RE:Can someone please explain Thanks to helpful links posted by jake and Reid I think I now understand it (I'm a Brit who bought my shares through the LSE, and the RVO concept was new to me). The deal as it stands will indeed take all our shares and leave us with nothing. Sprott is the only secured creditor - meaning he made a loan to PGM with the express condition that he gets the assets if they can't pay it back (about $130M). That's why he gets first dibs on everything up to that value, but other creditors are still owed money too.
Under normal circumstances a failed company would get dismantled and the assets distributed (secured creditors still coming first), and the shares would disappear. The RVO thing means that instead they let it continue as a company and be sold, so the shares continue to exist and only the bad parts like the unpaid loans get separated off and eventually cancelled. The new buyer gets all the shares, and the (in this case) secured creditor gets the sale proceeds. Keeping the company in existence means that things like permits and workforce contracts stay in place. Given that the shareholders would have ended up with nothing anyway, destroying that value by winding it up would be kind of spiteful. But the danger of the RVO mechanism is that it makes it a bit less troublesome for a bad actor going in deliberately intending to end it that way.

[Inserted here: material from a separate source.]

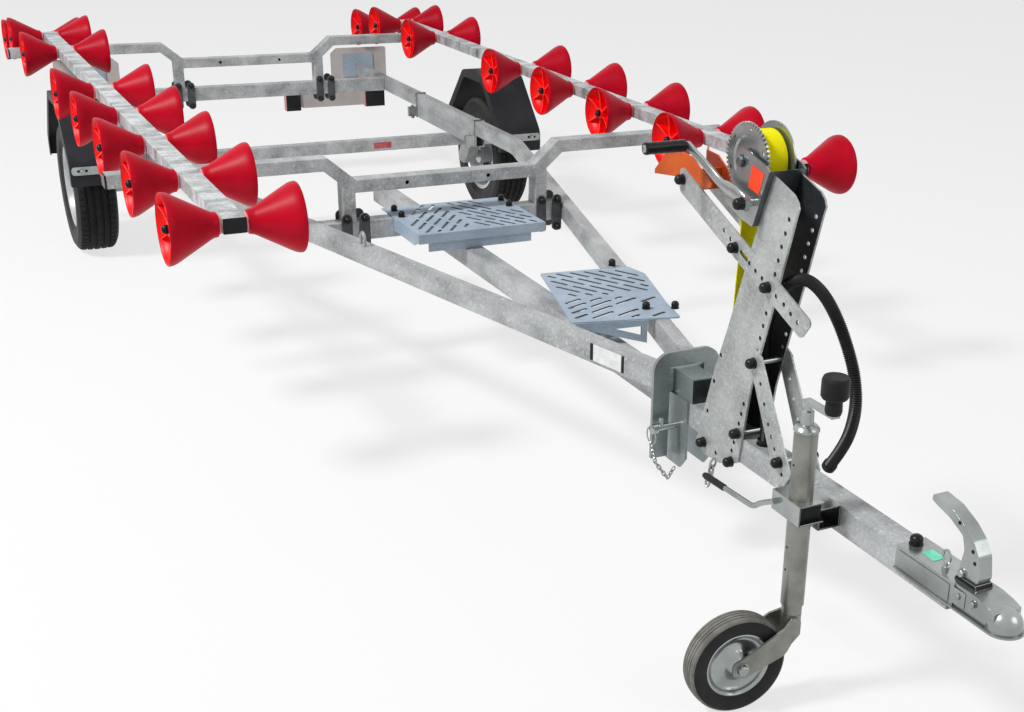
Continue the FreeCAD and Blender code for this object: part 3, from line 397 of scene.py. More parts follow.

Whether that happened here is for the courts to decide, but in all honesty it seems unlikely. When all is settled Sprott will still have lost most of his loan, and everyone else (including the biggest shareholder Ashanti) will have lost everything. I bought my PGM shares at about the time the O'Dea team took over. The reports had the ring of truth for me. I've got a geological background and the attempt to turn the mine around seemed genuine from a technical perspective. We were very unlucky that the gold price slumped in the later months of 2022, even while high inflation made it look like it should be healthy. If the recent jump to $2000+ had happened six months earlier things might have turned out very differently.